SIFT now supports almost every available Satpy reader including Level 2 products, builtin Satpy composites, etc. This can easily get confusing in a simplified visualization like the equalizer view was trying to do.

Revival

The equalizer view was used heavily by trainers using SIFT and needs to have some equivalent replacement. That is, you need to be able to place a point probe and at a glance see "this is how these layers 'respond'".

The easiest but probably not the best solution would be a new widget (similar to the region probe graphs) that looks just like the old equalizer layer list. All the UX issues, but nothing new for past users.

Another option during a brainstorming session with @rayg-ssec was to maybe display colorbars with some kind of indicator at where that probed value is in the over colors. This doesn't exactly solve the differing color limits/scales issue, but it could still be useful.

We could group layers into types and have individual equalizer bars for each product in that group. The min/max of the plots would maybe be the min/max of all the color limits for the layers in that group.
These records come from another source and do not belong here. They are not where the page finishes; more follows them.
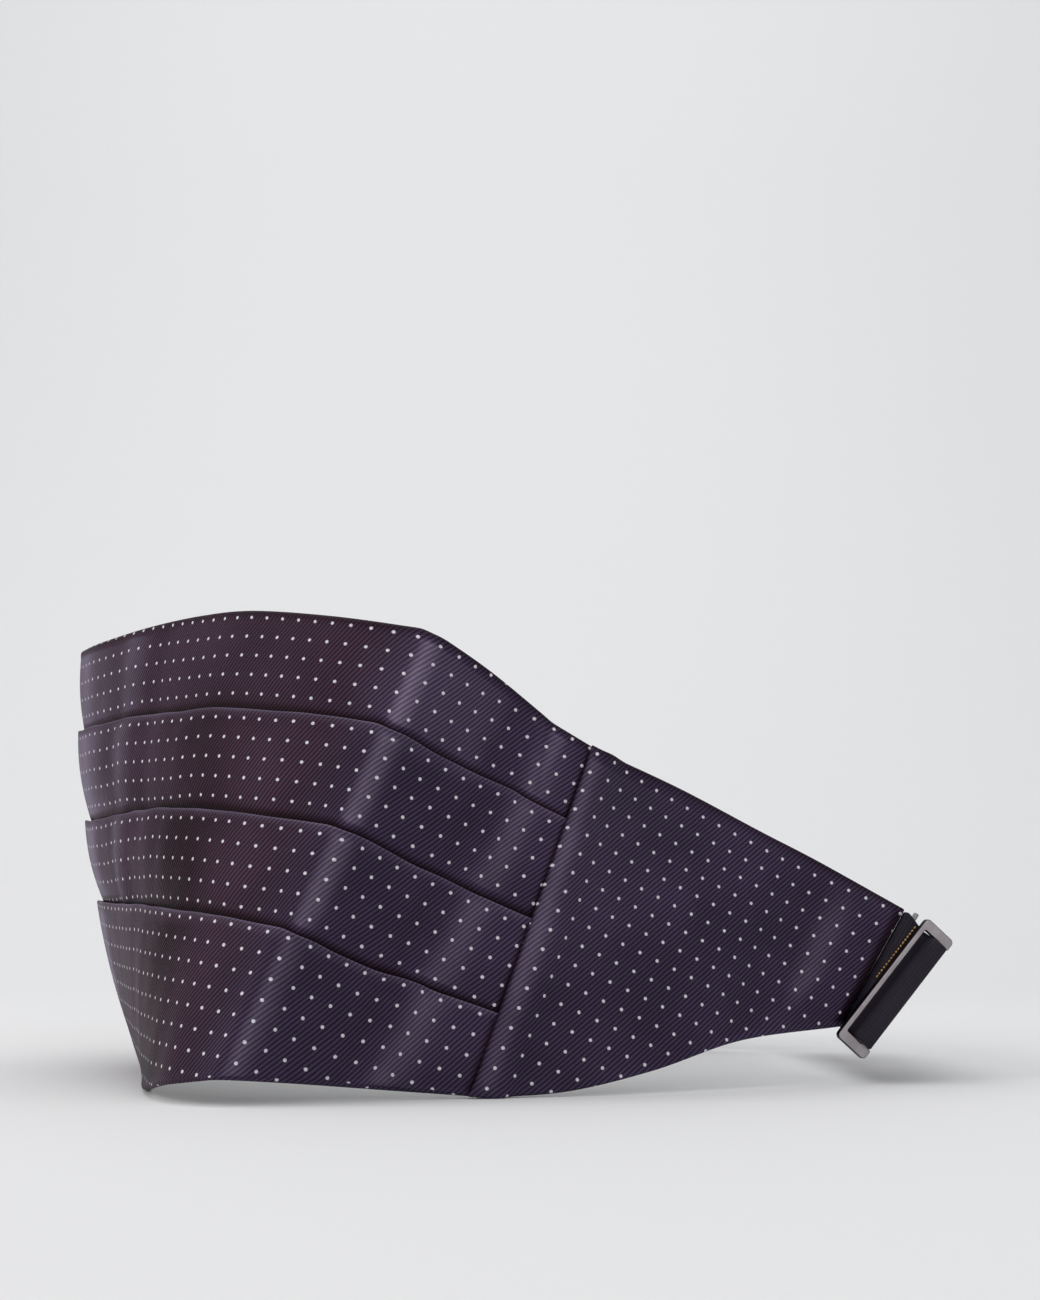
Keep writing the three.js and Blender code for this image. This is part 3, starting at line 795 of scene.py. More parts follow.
@dataclass
class SidePanel:
    """Plain tapering panel whose folded edge laps over the ends of the pleats.

    Attributes:
        ring: The form it follows.
        lap: Width of the lap over the pleats.
        ramp: Length in which the lap comes down to the lining's level.
        lap_wall: Thickness of the lap.
        lap_level: Height of the lap's underside in front of the lining.
        edge_round: Width over which the folded seam edge rounds off.
        crown: How far the padded lap swells.
        gap: Clearance from the front.
        turnover: Width of the outer cloth folded to the inside along both edges.
        dent_place: Where the dent runs, as a share of the panel's length.
        dent_width: Half of its width.
        dent_depth: Its depth.
        streak_place: Where a painted highlight runs behind the dent, as a share of the panel's length.
        end_shade: Width of the painted shade at the panel's end under the strap's seam.
        step: Distance between neighbouring rulings.
        row_place: Where the first dot row lies below the top edge, in pitches.
        column_place: Where the first dot column lies behind the seam, in pitches.
    """

    ring: ClothRing
    lap: float = 5 * MM
    ramp: float = 7 * MM
    lap_wall: float = 1.2 * MM
    lap_level: float = 2.79 * MM
    edge_round: float = 1.8 * MM
    crown: float = 0.7 * MM
    gap: float = 0.3 * MM
    turnover: float = 7 * MM
    dent_place: float = 0.70
    dent_width: float = 9 * MM
    dent_depth: float = 1.6 * MM
    streak_place: float = 0.82
    end_shade: float = 5 * MM
    step: float = 0.95 * MM
    row_place: float = 0.45
    column_place: float = 0.35

    def build(self, side: Side) -> bpy.types.Object:
        """Builds one panel.

        Args:
            side: The half of the ring that it is on.

        Returns:
            The new object.
        """
        ring = self.ring
        start = ring.place_beside(SEAM, -self.lap)
        places = ring.places(start, END, self.step)
        closer = [ring.place_beside(start, distance * MM) for distance in (0.06, 0.16, 0.3, 0.5, 0.75)]
        places = np.unique(np.concatenate([places, closer]))
        walls = ring.walls(places, False, 0.0)
        soft = ring.walls(places, False, 0.5 * MM)
        walls.outward = soft.outward
        run = walls.run
        seam = np.interp(SEAM, places, run)
        drop = fade(run, seam + self.gap, seam + self.ramp)
        inner = self.lap_level * (1 - drop)
        wall = self.lap_wall + (ring.side_wall - self.lap_wall) * drop
        ends = np.minimum(run / self.edge_round, (run[-1] - run) / (wall / 2))
        closing = np.sqrt(np.clip(1 - (1 - np.clip(ends, 0.02, 1)) ** 2, 0, 1))
        crown = self.crown * np.sin(math.pi * np.clip(run / (self.lap + self.ramp), 0, 1))
        section = self.section(walls, inner, wall * closing + crown, 1 - drop)
        grid = np.stack([walls.point(d, o) for d, o in zip(section.down, section.out)], axis=1)
        uv = self.weave_map(walls, section)
        if side is Side.FAR:
            grid = grid * MIRROR
            uv[..., 0] *= -1
        name = "side_cloth_right" if side is Side.NEAR else "side_cloth_left"
        layers = [layer.value for layer in section.layer]
        return closed_mesh(name, grid, uv, layers, np.array(section.tone).T)

    def section(self, walls: Walls, inner: np.ndarray, wall: np.ndarray, lap: np.ndarray) -> Section:
        """Cross-section of the plain wall.

        Args:
            walls: The walls at all places.
            inner: Height of the wall's inside in front of the lining.
            wall: Its thickness.
            lap: How far each place belongs to the raised lap, from 0 to 1.

        Returns:
            The columns, from the middle of the inside over the top edge and down to the lower one.
        """
        section = Section()
        length, run = walls.length, walls.run
        middle, half = inner + wall / 2, wall / 2
        zero = np.zeros_like(length)
        # Painted light near the panel's ends: a painted highlight on the lap's rounded edge, painted shade
        # right at its folded edge, and painted shade at the end under the strap's seam.
        light_and_shade = 0.45 * np.exp(-(((run - 2.4 * MM) / (2.2 * MM)) ** 2)) - 0.8 * (1 - fade(run, 0, 0.7 * MM))
        light_and_shade = light_and_shade - 0.85 * fade(run, run[-1] - self.end_shade, run[-1] - 0.4 * self.end_shade)
        round_off = np.minimum(half, 1.1 * MM)
        for share in (0.5, 0.4, 0.3):
            section.add(length * share, middle - half, 0, Layer.LINING)
        section.add(self.turnover + 0.3 * MM + zero, middle - half, 0, Layer.LINING)
        section.add(self.turnover + zero, middle - half - 0.25 * MM * (1 - lap), 0)
        # The top edge's arcs carry painted shade.
        section.arc((round_off, middle), (round_off, half), (270, 180), 5, 0, (-0.8, -0.8))
        section.anchor(0)
        section.arc((round_off, middle), (round_off, half), (160, 90), 4, 0, (-0.8, -0.5))
        for share in np.linspace(0, 1, 27)[1:-1]:
            down = round_off + (length - 2 * round_off) * share
            crown = math.sin(math.pi * share)
            out = middle + half + ripple(walls, down, 0.3 * MM, 41.9) * crown * (1 - lap)
            # Painted light on the panel: a painted highlight near the seam's upper part and a painted
            # highlight streak behind the dent, painted shade in the dent, and painted shade growing towards
            # the bottom.
            tone = 0.16 * np.exp(-((run / (30 * MM)) ** 2)) * (1 - share)
            tone = tone + 0.42 * np.exp(-(((run / run[-1] - self.streak_place) / 0.04) ** 2)) * crown
            tone = tone - 0.2 * np.exp(-(((run / run[-1] - self.dent_place) / 0.07) ** 2)) * share
            tone = tone - 0.16 * fade(share, 0.55, 1.0)
            section.add(down, out + self.dent(walls, down), 0, tone=light_and_shade + tone)
        # The lower edge's arc carries painted shade towards the edge.
        section.arc((length - round_off, middle), (round_off, half), (90, -90), 9, 0, (0.0, -0.8))
        section.add(length - self.turnover, middle - half - 0.25 * MM * (1 - lap), 0)
        section.add(length - self.turnover - 0.3 * MM, middle - half, 0, Layer.LINING)
        for share in (0.7, 0.6):
            section.add(length * share, middle - half, 0, Layer.LINING)
        return section

    def dent(self, walls: Walls, down: np.ndarray) -> np.ndarray:
        """Soft dent across the panel before its end.

        Args:
            walls: The walls at all places.
            down: Distances below the top edge.

        Returns:
            How far the cloth stands out at each place.
        """
        share = down / walls.length
        across = (walls.run - walls.run[-1] * (self.dent_place + 0.04 * share)) / self.dent_width
        return -self.dent_depth * np.exp(-(across**2)) * fade(share, 0.05, 0.5) * (1 - fade(share, 0.9, 1.0))

    def weave_map(self, walls: Walls, section: Section) -> np.ndarray:
        """Pattern coordinates, in which the dots lie on whole numbers.

        Args:
            walls: The walls at all places.
            section: Their cross-section.

        Returns:
            Coordinates as places by columns by the strip's two edges by two numbers.
        """
        down, out = np.array(section.down), np.array(section.out)
        steps = np.hypot(np.diff(down, axis=0, append=down[:1]), np.diff(out, axis=0, append=out[:1]))
        depth = np.vstack([np.zeros(len(walls.bow)), np.cumsum(steps, axis=0)])
        share = (depth - depth[section.anchors[0]]) / walls.length
        upper, lower = walls.unrolled(self.ring.side_wall)
        flat = upper[None] + (lower - upper)[None] * share[..., None]
        row = unit(upper[-1] - upper[0])
        across = np.array([row[1], -row[0]])
        u = (flat - upper[0]) @ row / DOT_PITCH - self.column_place
        v = (flat - upper[0]) @ across / DOT_PITCH - self.row_place
        uv = np.stack([u, v], axis=-1).transpose(1, 0, 2)
        return np.stack([uv[:, :-1], uv[:, 1:]], axis=2)


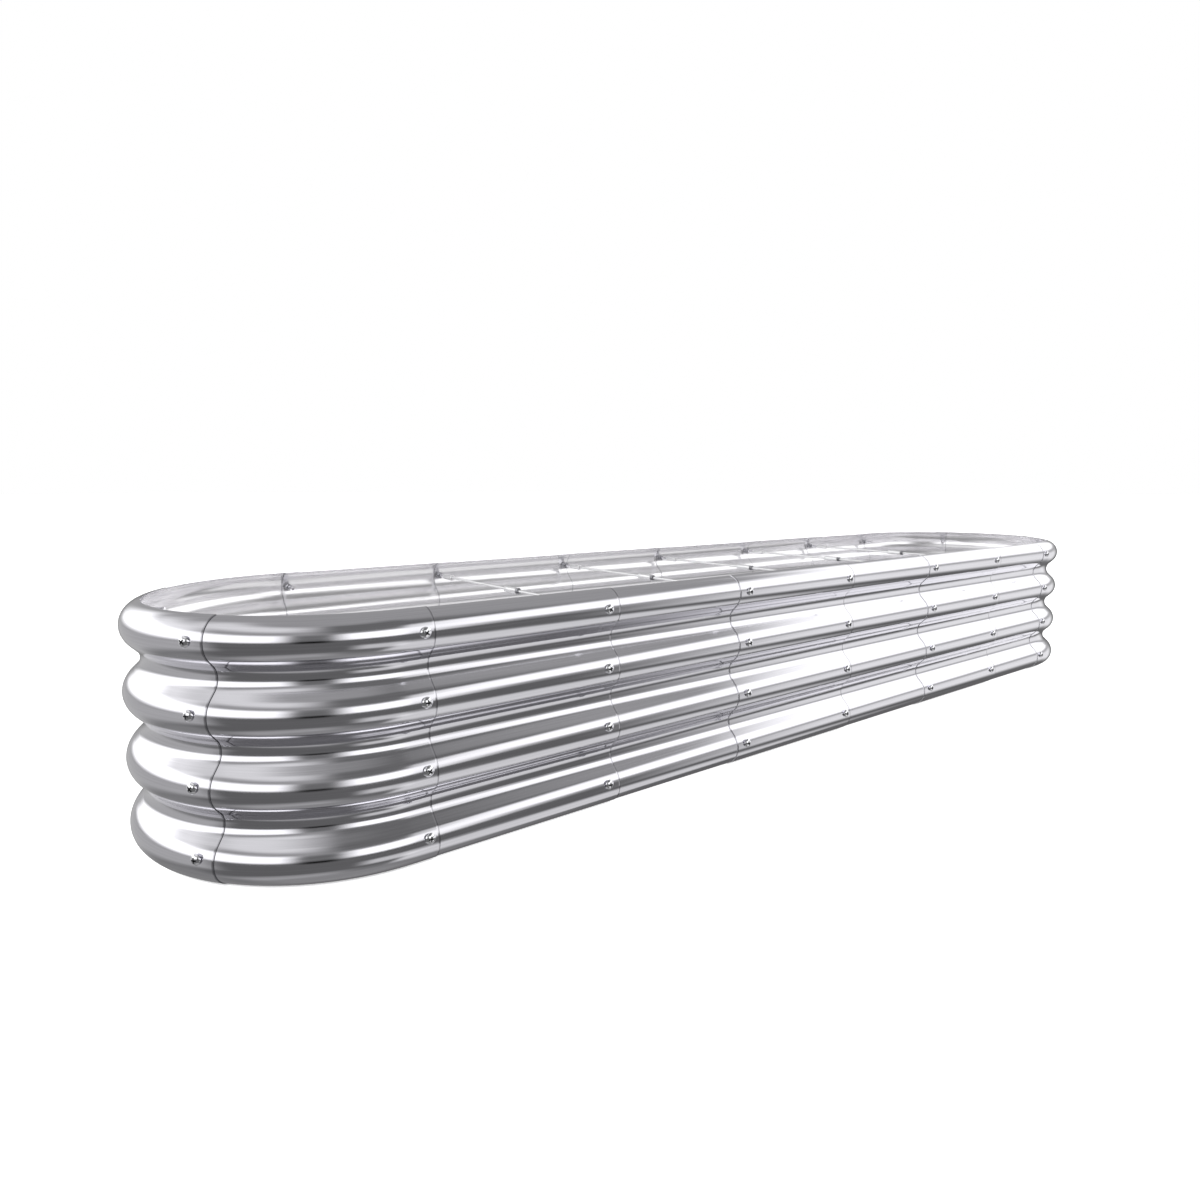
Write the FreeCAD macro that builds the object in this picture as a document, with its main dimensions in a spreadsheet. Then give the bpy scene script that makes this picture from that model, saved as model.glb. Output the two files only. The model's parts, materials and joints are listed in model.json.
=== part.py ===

If the grouping is done well then this should "just work" and be pretty obvious. Especially if there are titles for each of the groups to indicate what we're looking at. I can see training language being something like "We can see in the TOA Brightness Temperature bands that many of them have a high value, but the TOA Reflectance bands...". I have no idea if this is actually something that be encountered, but at least the grouping avoids the major issue of the mixing of unlike layers/scales.

ameraner commented 1 year ago

Thanks for the issue! I like the solution in the last paragraph, I think it would be the clearest and most functional.

Note that with SIFT 2.0, as a mitigation for the missing equaliser view, the point probe values are at least explicitly listed for all datasets in the Layer Manager: image

The old equaliser view for reference for the discussion: image

Just some thoughts/questions to keep in mind that we will probably encounter at some point while refining the feature: How to handle the min/max limits of the equaliser when:

  1. there are no pre-defined default values for that dataset type: Shall we take the min/max of the current datasets, probably defined by the new, in this case automatically triggered "Fit To Data" limits?
  2. The colorbar limits are changed manually after loading: shall we synchronise the equaliser view?
  3. For both of the above: in the case we that we use "current" bar limits instead of defaults, what do we take if we have more than one layer for the same dataset type, that have different bar limits? Maybe the min/max of all colorbar min/max for that dataset type?

PS: Note also that with the new Layer Manager design we have one layer per dataset, while in the old we had one layer per dataset and per time step. So the new Equaliser view probably needs to have an updating mechanism when a different time step is selected. PPS: I remember that during the development of the new Layer Manager, ASK kept the old one alive, but it was not being shown in the GUI. Maybe @askalex remembers if the code for the old equaliser view is still in the code base and active? Could be still useful as a reference/starting point, or to revive the feature at least temporarily.

djhoese commented 1 year ago

At least in old SIFT we always came up with some min/max iirc. I guess in some of the GRIB files we were reading these defaults weren't very accurate so I think dynamically computing them for one time step would be good enough.

My initial idea was to use the colorbar limits, but maybe it would be good to use the default/initial limits of the layer "family" and then allow the user to refine it to be a smaller range or make it bigger. However, that means we can't be showing a colorbar since that colorbar would not match the displayed map image anymore.